Systemic toxicity testing is usually done by implanting parts of a device in rodents. During the test period, laboratory
personnel look for evidence of illness and weigh the rodents at regular intervals. At the end of the study, blood,
tissues, and organs of the rodents are microscopically checked for damage.
To determine what tests must be run for a certain implant, Lister says, medical device manufacturers consult testing
matrices such as the one in ISO 10993-1. Other matrices are published by the FDA and Japan’s Ministry of Health,
Labour and Welfare.

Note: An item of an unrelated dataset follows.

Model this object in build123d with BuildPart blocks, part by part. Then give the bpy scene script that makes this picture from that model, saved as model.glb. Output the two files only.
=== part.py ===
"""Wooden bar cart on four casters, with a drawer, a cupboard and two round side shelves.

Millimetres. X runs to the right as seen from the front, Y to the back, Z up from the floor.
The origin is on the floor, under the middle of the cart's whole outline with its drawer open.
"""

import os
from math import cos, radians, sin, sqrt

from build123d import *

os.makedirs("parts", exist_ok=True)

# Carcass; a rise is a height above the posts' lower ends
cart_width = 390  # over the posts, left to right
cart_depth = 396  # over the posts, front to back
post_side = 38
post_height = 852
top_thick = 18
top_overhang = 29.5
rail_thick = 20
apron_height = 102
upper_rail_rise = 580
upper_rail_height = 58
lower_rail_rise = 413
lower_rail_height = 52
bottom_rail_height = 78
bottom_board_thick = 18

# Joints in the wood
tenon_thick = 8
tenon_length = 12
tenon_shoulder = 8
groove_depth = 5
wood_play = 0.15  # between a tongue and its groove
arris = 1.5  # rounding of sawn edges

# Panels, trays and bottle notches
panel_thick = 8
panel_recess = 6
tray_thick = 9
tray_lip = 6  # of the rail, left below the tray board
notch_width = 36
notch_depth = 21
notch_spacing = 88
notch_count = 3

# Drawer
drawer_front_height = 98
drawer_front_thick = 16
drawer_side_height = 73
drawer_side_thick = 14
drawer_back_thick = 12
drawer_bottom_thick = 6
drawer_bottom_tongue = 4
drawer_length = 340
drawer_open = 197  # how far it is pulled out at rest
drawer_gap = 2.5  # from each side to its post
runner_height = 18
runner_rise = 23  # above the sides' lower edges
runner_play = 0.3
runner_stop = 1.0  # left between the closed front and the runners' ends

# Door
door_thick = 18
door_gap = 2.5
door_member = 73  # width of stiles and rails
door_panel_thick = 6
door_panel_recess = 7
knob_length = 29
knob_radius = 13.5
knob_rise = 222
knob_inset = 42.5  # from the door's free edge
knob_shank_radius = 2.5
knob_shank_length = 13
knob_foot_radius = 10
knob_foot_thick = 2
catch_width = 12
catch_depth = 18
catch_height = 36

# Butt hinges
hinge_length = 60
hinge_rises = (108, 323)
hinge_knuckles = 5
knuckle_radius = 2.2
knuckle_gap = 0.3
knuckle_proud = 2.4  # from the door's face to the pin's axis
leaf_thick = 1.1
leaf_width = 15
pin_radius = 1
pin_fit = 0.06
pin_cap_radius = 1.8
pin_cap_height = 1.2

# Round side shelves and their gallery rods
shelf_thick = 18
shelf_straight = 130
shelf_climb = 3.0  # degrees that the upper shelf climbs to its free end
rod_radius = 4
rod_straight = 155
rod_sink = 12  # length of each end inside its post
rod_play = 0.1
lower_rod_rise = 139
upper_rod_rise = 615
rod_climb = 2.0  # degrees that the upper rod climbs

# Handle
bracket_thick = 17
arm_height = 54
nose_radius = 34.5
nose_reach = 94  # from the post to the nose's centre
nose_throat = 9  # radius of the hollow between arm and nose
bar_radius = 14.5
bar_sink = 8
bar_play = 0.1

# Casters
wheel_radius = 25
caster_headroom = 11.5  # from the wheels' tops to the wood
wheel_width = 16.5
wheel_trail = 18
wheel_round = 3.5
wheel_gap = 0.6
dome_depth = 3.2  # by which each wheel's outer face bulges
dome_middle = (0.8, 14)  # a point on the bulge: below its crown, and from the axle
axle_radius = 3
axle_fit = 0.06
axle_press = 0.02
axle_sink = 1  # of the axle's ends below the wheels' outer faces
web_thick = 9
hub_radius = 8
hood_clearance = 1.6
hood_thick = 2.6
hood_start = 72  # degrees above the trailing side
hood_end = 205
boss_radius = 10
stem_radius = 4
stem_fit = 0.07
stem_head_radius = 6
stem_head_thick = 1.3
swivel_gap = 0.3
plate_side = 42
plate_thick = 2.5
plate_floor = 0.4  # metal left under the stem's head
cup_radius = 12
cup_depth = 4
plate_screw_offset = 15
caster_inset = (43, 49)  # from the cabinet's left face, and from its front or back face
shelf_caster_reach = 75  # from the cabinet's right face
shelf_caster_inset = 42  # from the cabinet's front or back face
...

The matrices tell manufacturers what tests to perform based on what an implant contacts inside
the body and how long that contact is maintained, Lister explains.
The cost of biological testing ranges from several hundred dollars to hundreds of thousands of dollars, depending
on factors such as the duration of the test and the type and number of animals involved. Testing can take anywhere
from a couple of weeks to a couple of years. Fortunately for implant manufacturers, tests that last years are rarely
required, says Gary Swanson, president of Geneva Laboratories Inc. (Elkhorn, WI), which provides testing services
to the medical industry. According to Swanson, the “worst-case” testing scenarios involve implants made of new
materials that are going into the bloodstream.
Who Does the Job?
Most biological testing is done by contract laboratories, according to Carraway, who contends that results from
contract labs may carry more weight with the FDA and other regulatory bodies than results of in-house testing done
by medical device manufacturers. Why? “When the testing is done by an outside party, that party doesn’t have a
vested interest in the outcome of the test,” he notes.
On the other hand, some companies may want to keep biological testing in-house “to keep control of the
information,” says Swanson. “If you have a unique material, this can be an advantage. You know you have control of
the test data if the testing is done in your company-owned facility.”
Lister reports that a number of large medical device manufacturers do biological testing at their own facilities and
send whatever testing work they can’t handle themselves to Toxikon. But it’s a costly proposition to maintain these
facilities, which require a group of scientists, a quality-assurance unit, and an animal-husbandry staff.
“There’s a lot involved in maintaining a GLP [Good Laboratory Practice] animal facility,” Lister notes. “So if your
business is making bone screws, it’s really not cost effective for you to have a whole staff dedicated to animal testing
that’s only required once for a product.”
This article appeared in Medical Device & Diagnostic Industry magazine.